According to Linda Martin Alcoff, director of the women’s studies program at SU, electronic assault often fosters a sense of empowerment.
‘People seem to feel empowered electronically more than confronting each other face to face, even when it’s not anonymous,’ Alcoff said. ‘Our society validates competitiveness with violence, and we shouldn’t be surprised to see violence and narcissism in these forms among women.’
Tanenbaum said the oppression women face in a male-dominated society is to blame for the disrespect.
‘If women were allowed to compete openly and honestly the way men are, we would have the chance to develop straightforward strategies and wouldn’t have to resort to manipulation,’ Tanenbaum said.
Until women face each other directly and listen to one another, conflicts aren’t going to stop.
In addition to gossiping and social exclusion, women may even resort to catfights – screaming, hair-pulling, scratching, slapping and punching – when conflict reaches its peak.
Physical female fights, like indirect acts of aggression, aren’t spoken about openly on campus.

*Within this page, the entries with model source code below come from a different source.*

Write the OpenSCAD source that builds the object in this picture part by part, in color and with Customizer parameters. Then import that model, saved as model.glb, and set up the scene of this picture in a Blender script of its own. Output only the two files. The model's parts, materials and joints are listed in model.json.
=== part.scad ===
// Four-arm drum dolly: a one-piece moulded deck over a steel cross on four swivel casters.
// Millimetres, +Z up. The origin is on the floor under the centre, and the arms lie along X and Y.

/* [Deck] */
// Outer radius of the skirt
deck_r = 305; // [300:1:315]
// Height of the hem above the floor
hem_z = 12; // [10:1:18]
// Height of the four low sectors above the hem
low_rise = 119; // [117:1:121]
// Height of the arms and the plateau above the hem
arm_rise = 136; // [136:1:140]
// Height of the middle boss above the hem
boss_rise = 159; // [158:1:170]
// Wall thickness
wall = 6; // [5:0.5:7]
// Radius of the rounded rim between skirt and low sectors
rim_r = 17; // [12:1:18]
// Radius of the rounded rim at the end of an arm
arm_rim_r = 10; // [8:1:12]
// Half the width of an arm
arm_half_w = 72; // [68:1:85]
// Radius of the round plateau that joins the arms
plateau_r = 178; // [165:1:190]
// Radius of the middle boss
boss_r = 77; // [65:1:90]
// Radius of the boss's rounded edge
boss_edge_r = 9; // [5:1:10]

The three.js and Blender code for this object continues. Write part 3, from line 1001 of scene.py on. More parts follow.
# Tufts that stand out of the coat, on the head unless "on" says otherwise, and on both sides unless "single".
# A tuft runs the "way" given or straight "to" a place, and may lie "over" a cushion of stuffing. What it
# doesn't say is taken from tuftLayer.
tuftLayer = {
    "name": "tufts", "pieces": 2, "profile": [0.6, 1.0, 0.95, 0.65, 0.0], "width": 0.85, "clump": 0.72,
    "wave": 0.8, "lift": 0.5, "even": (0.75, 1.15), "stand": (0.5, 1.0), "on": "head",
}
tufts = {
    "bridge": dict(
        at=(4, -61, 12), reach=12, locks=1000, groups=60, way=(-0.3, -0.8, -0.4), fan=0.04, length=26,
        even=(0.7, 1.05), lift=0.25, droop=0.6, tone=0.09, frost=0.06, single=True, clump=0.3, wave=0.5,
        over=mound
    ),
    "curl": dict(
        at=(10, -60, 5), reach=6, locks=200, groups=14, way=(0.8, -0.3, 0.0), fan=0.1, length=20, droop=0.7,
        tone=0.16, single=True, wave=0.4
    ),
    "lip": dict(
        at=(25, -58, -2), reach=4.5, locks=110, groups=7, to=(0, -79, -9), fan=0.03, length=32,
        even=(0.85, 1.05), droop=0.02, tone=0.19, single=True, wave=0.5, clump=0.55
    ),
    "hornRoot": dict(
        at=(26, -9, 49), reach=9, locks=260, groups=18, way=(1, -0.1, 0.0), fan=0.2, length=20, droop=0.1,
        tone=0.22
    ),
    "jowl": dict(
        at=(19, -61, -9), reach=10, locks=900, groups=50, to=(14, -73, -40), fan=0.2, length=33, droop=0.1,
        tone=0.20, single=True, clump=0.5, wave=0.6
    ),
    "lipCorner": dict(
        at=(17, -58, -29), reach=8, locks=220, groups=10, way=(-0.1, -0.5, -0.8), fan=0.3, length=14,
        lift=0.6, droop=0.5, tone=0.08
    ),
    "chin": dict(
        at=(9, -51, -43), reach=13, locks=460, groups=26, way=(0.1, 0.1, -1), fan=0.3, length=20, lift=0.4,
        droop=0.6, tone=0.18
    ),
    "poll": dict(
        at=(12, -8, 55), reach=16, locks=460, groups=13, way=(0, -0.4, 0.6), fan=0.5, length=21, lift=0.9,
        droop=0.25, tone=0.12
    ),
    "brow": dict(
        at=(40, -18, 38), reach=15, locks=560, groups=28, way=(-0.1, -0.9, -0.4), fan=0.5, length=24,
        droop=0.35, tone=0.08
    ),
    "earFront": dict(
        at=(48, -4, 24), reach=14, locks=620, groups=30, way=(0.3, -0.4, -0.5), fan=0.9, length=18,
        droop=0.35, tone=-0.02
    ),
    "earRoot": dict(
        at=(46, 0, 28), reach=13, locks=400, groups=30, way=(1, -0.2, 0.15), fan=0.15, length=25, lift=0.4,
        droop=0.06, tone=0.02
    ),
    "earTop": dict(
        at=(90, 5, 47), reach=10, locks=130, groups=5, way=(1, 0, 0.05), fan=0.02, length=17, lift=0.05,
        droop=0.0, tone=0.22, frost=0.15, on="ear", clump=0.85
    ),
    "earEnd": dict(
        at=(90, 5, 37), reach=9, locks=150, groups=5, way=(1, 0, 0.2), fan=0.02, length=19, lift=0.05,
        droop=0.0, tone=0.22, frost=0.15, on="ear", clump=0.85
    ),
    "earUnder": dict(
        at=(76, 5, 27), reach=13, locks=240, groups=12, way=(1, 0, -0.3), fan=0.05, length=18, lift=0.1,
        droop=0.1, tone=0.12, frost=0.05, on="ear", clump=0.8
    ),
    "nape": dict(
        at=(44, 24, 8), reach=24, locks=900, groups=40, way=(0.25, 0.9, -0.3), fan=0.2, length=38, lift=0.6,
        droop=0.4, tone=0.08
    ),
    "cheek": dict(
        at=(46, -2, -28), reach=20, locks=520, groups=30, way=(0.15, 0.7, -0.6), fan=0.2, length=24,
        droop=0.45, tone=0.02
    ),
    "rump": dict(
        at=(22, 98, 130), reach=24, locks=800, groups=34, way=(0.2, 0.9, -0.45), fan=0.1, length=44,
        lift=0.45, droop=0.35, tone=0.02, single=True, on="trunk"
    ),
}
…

An SU junior, who wished to remain anonymous, recently sustained a jaw injury after a misunderstanding escalated into a threat, followed by a punch from another female student.
‘Girls are not all talk, and they are willing to follow through with threats and throw punches,’ she said. ‘In general, I think the No. 1 goal for a girl is to get into a fight before graduation.’
Barry, Chipolone and Gallagher each hope SU women transform their aggressive energy into positive productivity.
‘These girls must be bored with their lives,’ Barry said. ‘They need to channel their energy into something positive for myself – and for others.’